### JOB
Search the material for the string "context" and copy each line where it occurs.

::: PROVIDED MATERIAL :::

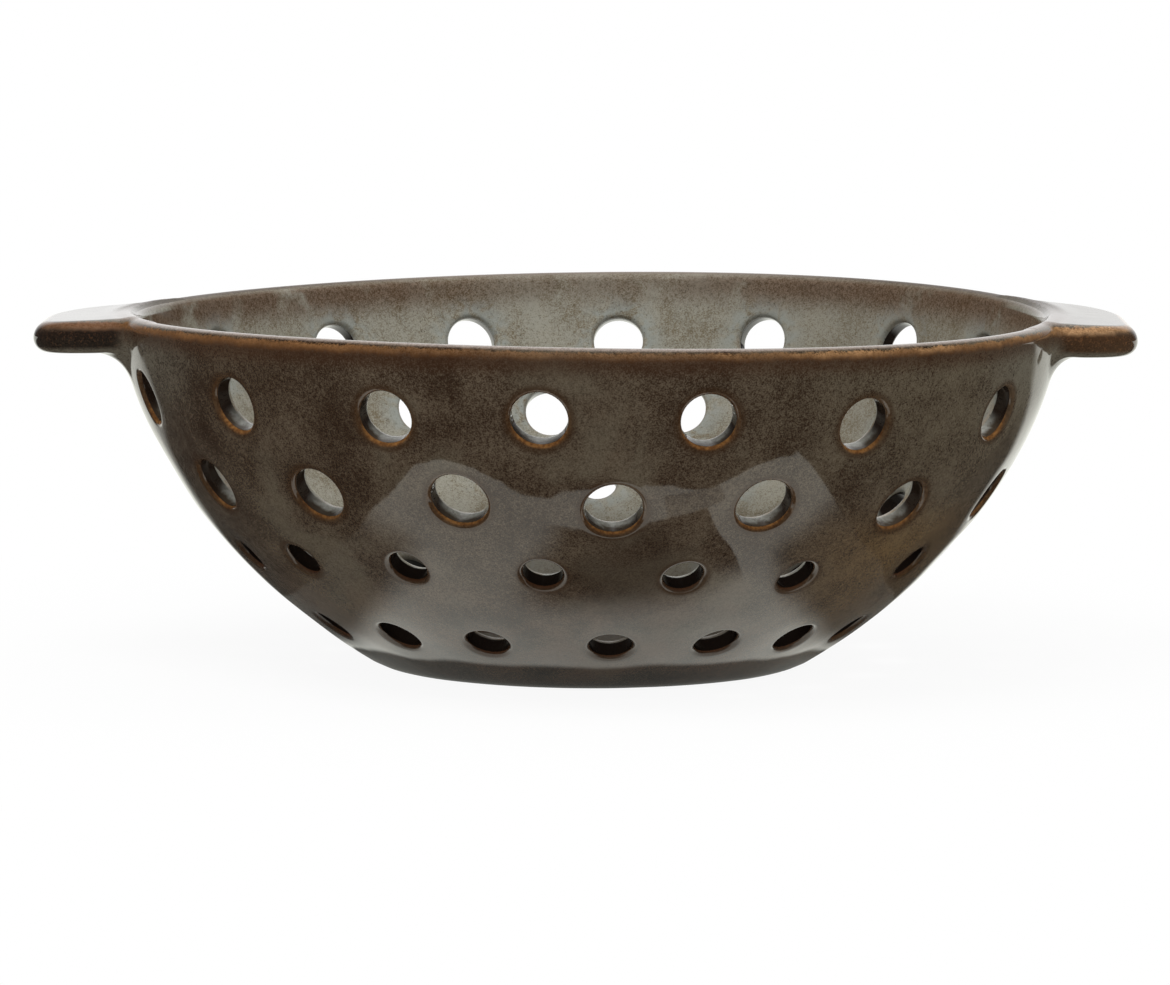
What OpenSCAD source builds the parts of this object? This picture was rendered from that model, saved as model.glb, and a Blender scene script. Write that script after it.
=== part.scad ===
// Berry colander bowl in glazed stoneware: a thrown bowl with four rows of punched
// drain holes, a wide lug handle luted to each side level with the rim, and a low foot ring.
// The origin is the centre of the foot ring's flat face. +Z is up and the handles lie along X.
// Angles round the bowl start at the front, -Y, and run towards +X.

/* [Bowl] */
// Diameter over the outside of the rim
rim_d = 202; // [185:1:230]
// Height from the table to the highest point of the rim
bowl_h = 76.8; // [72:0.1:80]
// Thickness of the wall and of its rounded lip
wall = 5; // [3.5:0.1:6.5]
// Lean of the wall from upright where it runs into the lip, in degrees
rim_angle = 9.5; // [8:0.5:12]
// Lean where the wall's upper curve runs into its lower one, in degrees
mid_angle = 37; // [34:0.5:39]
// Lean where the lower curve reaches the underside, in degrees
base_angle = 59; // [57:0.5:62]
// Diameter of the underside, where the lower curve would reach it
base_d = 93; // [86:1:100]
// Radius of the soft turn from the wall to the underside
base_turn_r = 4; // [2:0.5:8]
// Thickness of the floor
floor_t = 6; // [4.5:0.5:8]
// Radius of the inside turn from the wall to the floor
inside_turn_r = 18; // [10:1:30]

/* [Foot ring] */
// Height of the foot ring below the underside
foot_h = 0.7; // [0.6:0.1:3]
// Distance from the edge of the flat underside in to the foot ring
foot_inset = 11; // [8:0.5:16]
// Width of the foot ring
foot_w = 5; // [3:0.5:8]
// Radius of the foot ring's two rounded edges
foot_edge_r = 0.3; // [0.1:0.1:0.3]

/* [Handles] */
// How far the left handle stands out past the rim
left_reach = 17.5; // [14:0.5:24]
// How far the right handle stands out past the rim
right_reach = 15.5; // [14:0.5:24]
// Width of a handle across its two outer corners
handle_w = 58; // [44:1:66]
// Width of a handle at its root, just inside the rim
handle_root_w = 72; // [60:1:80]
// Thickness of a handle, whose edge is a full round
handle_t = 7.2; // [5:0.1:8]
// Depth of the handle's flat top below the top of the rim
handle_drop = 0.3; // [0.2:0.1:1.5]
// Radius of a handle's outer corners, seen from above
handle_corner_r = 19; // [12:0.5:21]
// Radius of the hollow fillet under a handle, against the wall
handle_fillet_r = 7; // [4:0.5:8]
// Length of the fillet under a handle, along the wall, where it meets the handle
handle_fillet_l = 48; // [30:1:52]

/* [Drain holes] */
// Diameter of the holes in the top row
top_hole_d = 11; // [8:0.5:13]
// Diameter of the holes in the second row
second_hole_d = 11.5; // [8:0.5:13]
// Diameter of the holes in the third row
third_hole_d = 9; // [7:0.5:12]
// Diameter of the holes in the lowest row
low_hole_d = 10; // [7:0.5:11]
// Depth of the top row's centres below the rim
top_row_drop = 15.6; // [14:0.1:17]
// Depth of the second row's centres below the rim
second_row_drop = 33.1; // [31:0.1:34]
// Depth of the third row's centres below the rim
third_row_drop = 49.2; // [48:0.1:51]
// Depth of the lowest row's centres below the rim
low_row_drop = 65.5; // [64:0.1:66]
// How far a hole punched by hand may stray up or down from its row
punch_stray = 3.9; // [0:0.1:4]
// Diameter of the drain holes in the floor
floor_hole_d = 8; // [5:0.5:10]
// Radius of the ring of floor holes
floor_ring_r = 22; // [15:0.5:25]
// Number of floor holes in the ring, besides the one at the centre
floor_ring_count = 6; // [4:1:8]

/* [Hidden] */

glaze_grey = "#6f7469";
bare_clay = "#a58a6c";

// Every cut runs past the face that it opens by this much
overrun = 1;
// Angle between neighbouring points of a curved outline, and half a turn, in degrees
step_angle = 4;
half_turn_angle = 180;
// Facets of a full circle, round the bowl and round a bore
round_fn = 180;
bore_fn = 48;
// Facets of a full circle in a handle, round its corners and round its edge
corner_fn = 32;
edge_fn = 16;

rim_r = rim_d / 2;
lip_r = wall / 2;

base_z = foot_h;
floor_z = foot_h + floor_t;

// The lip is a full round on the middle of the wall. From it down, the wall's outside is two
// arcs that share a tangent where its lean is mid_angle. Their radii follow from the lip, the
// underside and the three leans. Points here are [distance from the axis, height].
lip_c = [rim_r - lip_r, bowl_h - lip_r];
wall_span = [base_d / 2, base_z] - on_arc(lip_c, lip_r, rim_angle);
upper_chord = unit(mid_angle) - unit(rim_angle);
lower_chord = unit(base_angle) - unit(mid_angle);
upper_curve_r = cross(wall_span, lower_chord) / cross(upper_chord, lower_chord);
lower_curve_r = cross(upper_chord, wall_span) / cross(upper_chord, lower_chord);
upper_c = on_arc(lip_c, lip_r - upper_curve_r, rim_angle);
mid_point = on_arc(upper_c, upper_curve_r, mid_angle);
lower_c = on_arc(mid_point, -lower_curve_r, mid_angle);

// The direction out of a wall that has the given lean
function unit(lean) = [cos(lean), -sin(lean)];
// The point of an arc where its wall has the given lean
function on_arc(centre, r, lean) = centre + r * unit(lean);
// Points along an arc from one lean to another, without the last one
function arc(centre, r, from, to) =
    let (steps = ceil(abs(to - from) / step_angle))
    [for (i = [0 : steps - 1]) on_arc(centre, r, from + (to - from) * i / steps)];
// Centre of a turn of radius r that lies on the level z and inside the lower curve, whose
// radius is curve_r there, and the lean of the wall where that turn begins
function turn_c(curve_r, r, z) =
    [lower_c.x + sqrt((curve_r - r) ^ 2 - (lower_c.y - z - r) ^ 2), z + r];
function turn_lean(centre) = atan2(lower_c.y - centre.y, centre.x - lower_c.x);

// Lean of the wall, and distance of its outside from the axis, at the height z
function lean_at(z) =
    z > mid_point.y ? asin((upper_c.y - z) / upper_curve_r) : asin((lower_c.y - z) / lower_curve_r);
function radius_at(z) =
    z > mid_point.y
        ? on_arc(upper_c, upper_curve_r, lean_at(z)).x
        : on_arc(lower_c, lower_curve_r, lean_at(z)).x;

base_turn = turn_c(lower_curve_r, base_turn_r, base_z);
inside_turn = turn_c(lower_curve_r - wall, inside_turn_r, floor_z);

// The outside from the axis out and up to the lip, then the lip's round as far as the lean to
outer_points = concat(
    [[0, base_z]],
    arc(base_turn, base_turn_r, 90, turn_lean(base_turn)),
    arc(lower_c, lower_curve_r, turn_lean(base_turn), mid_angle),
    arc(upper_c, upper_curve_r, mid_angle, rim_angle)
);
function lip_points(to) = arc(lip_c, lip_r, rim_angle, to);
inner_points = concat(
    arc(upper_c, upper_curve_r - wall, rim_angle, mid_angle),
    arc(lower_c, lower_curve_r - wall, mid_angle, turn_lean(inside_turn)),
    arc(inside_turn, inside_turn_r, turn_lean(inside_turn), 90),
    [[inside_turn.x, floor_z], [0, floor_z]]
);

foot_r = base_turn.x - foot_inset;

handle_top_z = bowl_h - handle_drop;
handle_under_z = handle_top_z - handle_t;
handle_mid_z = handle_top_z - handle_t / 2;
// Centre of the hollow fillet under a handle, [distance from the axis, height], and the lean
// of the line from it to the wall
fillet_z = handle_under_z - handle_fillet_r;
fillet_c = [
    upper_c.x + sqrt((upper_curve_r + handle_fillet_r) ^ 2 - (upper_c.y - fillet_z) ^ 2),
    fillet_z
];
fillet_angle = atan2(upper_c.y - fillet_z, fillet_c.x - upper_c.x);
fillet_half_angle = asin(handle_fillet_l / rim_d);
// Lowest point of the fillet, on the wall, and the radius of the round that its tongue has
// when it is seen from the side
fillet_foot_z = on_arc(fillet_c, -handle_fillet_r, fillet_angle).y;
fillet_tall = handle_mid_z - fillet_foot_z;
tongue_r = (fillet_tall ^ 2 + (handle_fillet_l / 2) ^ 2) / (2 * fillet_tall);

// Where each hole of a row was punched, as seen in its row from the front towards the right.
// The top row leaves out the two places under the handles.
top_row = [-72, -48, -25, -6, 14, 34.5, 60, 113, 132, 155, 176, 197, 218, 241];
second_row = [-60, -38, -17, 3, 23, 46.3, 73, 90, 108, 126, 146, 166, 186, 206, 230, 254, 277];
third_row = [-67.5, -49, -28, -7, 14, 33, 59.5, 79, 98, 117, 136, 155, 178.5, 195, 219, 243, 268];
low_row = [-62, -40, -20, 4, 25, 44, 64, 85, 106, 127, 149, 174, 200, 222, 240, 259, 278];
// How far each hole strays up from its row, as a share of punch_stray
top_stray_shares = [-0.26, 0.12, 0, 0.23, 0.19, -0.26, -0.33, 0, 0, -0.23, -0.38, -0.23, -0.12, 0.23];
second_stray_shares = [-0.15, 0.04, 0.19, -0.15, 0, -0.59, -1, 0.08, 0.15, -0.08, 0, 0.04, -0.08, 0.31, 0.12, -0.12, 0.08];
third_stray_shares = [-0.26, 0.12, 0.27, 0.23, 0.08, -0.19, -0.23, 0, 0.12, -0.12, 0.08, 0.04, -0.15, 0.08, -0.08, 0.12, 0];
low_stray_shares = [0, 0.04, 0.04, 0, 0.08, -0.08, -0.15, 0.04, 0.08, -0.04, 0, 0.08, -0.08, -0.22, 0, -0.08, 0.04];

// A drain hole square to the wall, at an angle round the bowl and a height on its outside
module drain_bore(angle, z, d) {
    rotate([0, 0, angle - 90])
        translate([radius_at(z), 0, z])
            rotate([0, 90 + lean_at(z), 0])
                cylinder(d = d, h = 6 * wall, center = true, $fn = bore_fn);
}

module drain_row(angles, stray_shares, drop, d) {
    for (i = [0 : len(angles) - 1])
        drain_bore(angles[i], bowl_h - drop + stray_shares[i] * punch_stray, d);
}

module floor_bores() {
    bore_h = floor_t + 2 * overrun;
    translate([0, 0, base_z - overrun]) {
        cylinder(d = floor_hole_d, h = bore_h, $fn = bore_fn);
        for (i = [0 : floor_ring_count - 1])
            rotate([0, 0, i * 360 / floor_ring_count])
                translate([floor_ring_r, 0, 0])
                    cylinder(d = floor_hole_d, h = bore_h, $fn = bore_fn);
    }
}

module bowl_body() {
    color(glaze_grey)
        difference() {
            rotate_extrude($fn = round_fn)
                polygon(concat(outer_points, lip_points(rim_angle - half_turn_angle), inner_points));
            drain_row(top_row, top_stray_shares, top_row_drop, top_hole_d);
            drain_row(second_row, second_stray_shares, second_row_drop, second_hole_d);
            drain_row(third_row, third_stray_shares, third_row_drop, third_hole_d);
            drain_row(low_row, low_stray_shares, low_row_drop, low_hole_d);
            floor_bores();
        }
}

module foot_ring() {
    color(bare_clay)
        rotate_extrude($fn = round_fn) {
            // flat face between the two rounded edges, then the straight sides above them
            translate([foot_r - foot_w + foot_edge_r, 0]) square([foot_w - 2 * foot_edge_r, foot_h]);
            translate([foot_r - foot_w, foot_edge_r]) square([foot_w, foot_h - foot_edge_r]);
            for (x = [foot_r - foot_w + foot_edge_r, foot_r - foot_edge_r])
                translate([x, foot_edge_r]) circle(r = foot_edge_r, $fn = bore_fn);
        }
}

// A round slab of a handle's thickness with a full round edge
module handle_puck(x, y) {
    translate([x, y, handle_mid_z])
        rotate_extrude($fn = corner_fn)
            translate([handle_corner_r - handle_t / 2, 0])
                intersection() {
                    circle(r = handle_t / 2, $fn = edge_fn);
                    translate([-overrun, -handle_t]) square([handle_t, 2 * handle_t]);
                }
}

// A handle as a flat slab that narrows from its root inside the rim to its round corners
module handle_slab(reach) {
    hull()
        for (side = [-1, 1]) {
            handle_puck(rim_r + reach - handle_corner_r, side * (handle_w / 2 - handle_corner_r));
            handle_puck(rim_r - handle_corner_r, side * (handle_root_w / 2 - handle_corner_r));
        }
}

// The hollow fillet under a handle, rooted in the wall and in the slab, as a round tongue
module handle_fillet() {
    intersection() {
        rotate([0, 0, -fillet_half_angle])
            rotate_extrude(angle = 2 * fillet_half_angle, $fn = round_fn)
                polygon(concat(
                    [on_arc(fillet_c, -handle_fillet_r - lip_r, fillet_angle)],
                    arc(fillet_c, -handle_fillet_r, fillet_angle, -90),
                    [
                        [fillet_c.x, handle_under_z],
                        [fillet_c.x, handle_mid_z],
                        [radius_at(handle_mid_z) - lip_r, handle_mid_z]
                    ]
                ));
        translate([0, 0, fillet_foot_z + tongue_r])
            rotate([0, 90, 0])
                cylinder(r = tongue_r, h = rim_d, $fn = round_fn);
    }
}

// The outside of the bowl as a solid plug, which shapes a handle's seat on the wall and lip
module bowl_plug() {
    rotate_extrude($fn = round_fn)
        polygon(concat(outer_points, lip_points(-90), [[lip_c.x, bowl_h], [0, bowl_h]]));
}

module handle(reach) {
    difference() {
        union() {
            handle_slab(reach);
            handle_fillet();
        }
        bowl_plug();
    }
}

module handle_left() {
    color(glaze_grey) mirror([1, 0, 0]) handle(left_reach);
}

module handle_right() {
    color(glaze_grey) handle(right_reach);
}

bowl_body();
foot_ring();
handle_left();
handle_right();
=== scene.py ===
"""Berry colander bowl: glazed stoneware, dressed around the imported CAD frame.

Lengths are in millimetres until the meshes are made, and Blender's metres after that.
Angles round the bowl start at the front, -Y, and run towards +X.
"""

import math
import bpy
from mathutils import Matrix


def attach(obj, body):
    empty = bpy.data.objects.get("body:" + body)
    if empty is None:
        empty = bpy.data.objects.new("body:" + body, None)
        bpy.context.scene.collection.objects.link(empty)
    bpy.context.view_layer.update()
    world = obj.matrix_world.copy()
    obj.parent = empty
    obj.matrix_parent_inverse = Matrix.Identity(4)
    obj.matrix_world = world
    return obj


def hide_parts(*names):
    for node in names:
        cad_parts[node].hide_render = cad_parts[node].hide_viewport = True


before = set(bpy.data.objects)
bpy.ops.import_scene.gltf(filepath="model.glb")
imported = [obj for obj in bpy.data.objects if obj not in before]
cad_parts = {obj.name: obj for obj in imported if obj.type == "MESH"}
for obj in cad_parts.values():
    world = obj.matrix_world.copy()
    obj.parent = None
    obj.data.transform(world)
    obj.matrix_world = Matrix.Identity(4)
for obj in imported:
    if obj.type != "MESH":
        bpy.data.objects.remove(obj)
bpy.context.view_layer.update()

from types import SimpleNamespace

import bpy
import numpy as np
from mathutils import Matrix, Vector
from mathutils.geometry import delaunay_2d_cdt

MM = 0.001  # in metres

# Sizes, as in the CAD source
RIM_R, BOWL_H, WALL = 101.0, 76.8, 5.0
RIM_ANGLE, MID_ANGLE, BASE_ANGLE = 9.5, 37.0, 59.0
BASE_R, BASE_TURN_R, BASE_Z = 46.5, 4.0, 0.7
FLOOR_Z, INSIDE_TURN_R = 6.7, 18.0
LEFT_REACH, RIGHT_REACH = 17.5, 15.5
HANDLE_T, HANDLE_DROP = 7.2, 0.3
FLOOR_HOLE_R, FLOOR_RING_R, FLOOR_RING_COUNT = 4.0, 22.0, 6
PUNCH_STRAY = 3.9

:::

### RESULT FOR THIS EXERCISE
        bpy.context.scene.collection.objects.link(empty)
    bpy.context.view_layer.update()
bpy.context.view_layer.update()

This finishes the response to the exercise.